SET PROBLEM:
Return the listing word for word, as given.

COLLECTED MATERIAL:
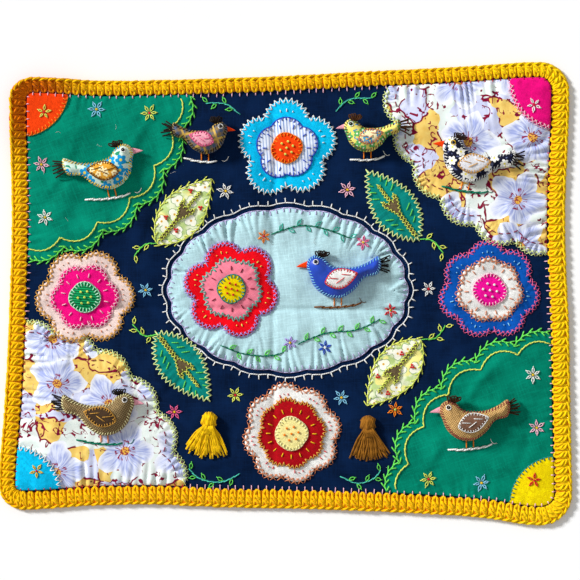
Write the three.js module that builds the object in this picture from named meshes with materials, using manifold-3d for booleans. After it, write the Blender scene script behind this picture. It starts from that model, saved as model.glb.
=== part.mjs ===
// An arpillera: a hand-sewn applique cloth with a crocheted border, lying flat with its face up.
// Millimetres. +X is towards the right edge, +Y towards the top edge, +Z up from the surface it lies on.
// The origin is at the middle of its underside.
import * as THREE from "three";
import { mergeVertices } from "three/addons/utils/BufferGeometryUtils.js";
import Module from "manifold-3d";

const wasm = await Module();
wasm.setup();

// Driving dimensions
const clothThick = 2;
const patchThick = 1;
const pieceGap = 0.3;
const borderGap = 0.4;
const fanInset = 0.9;
const stuffedSlack = 0.15;
const puff = 2.4;
const stitchCount = 245;
const borderWidth = { top: 11, right: 13.4, bottom: 14.3, left: 12.3 };

// The outer edge of the crochet, anticlockwise from the top right. A row with a radius is a corner:
// x and y say where its two sides would meet.
const outerEdge = [
  { x: 237.4, y: 193.6, radius: 24 },
  { x: 147, y: 189.7 },
  { x: 66, y: 185.6 },
  { x: -15, y: 181.4 },
  { x: -97, y: 178.8 },
  { x: -155, y: 178 },
  { x: -230.4, y: 180.6, radius: 18 },
  { x: -229, y: 57 },
  { x: -231.6, y: -27 },
  { x: -235, y: -94 },
  { x: -239.8, y: -180.4, radius: 20 },
  { x: -156, y: -176.7 },
  { x: -116, y: -176.1 },
  { x: -55, y: -178.4 },
  { x: 26, y: -180.2 },
  { x: 106, y: -183.4 },
  { x: 167, y: -187.6 },
  { x: 239.8, y: -193.6, radius: 26 },
  { x: 238.6, y: -110 },
  { x: 237.6, y: -44 },
  { x: 233.9, y: 57 },
];
const cornerSteps = 4;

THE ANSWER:
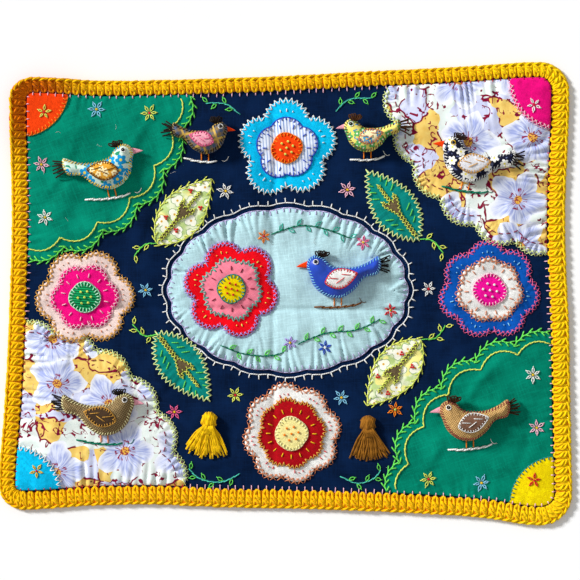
Write the three.js module that builds the object in this picture from named meshes with materials, using manifold-3d for booleans. After it, write the Blender scene script behind this picture. It starts from that model, saved as model.glb.
=== part.mjs ===
// An arpillera: a hand-sewn applique cloth with a crocheted border, lying flat with its face up.
// Millimetres. +X is towards the right edge, +Y towards the top edge, +Z up from the surface it lies on.
// The origin is at the middle of its underside.
import * as THREE from "three";
import { mergeVertices } from "three/addons/utils/BufferGeometryUtils.js";
import Module from "manifold-3d";

const wasm = await Module();
wasm.setup();

// Driving dimensions
const clothThick = 2;
const patchThick = 1;
const pieceGap = 0.3;
const borderGap = 0.4;
const fanInset = 0.9;
const stuffedSlack = 0.15;
const puff = 2.4;
const stitchCount = 245;
const borderWidth = { top: 11, right: 13.4, bottom: 14.3, left: 12.3 };

// The outer edge of the crochet, anticlockwise from the top right. A row with a radius is a corner:
// x and y say where its two sides would meet.
const outerEdge = [
  { x: 237.4, y: 193.6, radius: 24 },
  { x: 147, y: 189.7 },
  { x: 66, y: 185.6 },
  { x: -15, y: 181.4 },
  { x: -97, y: 178.8 },
  { x: -155, y: 178 },
  { x: -230.4, y: 180.6, radius: 18 },
  { x: -229, y: 57 },
  { x: -231.6, y: -27 },
  { x: -235, y: -94 },
  { x: -239.8, y: -180.4, radius: 20 },
  { x: -156, y: -176.7 },
  { x: -116, y: -176.1 },
  { x: -55, y: -178.4 },
  { x: 26, y: -180.2 },
  { x: 106, y: -183.4 },
  { x: 167, y: -187.6 },
  { x: 239.8, y: -193.6, radius: 26 },
  { x: 238.6, y: -110 },
  { x: 237.6, y: -44 },
  { x: 233.9, y: 57 },
];
const cornerSteps = 4;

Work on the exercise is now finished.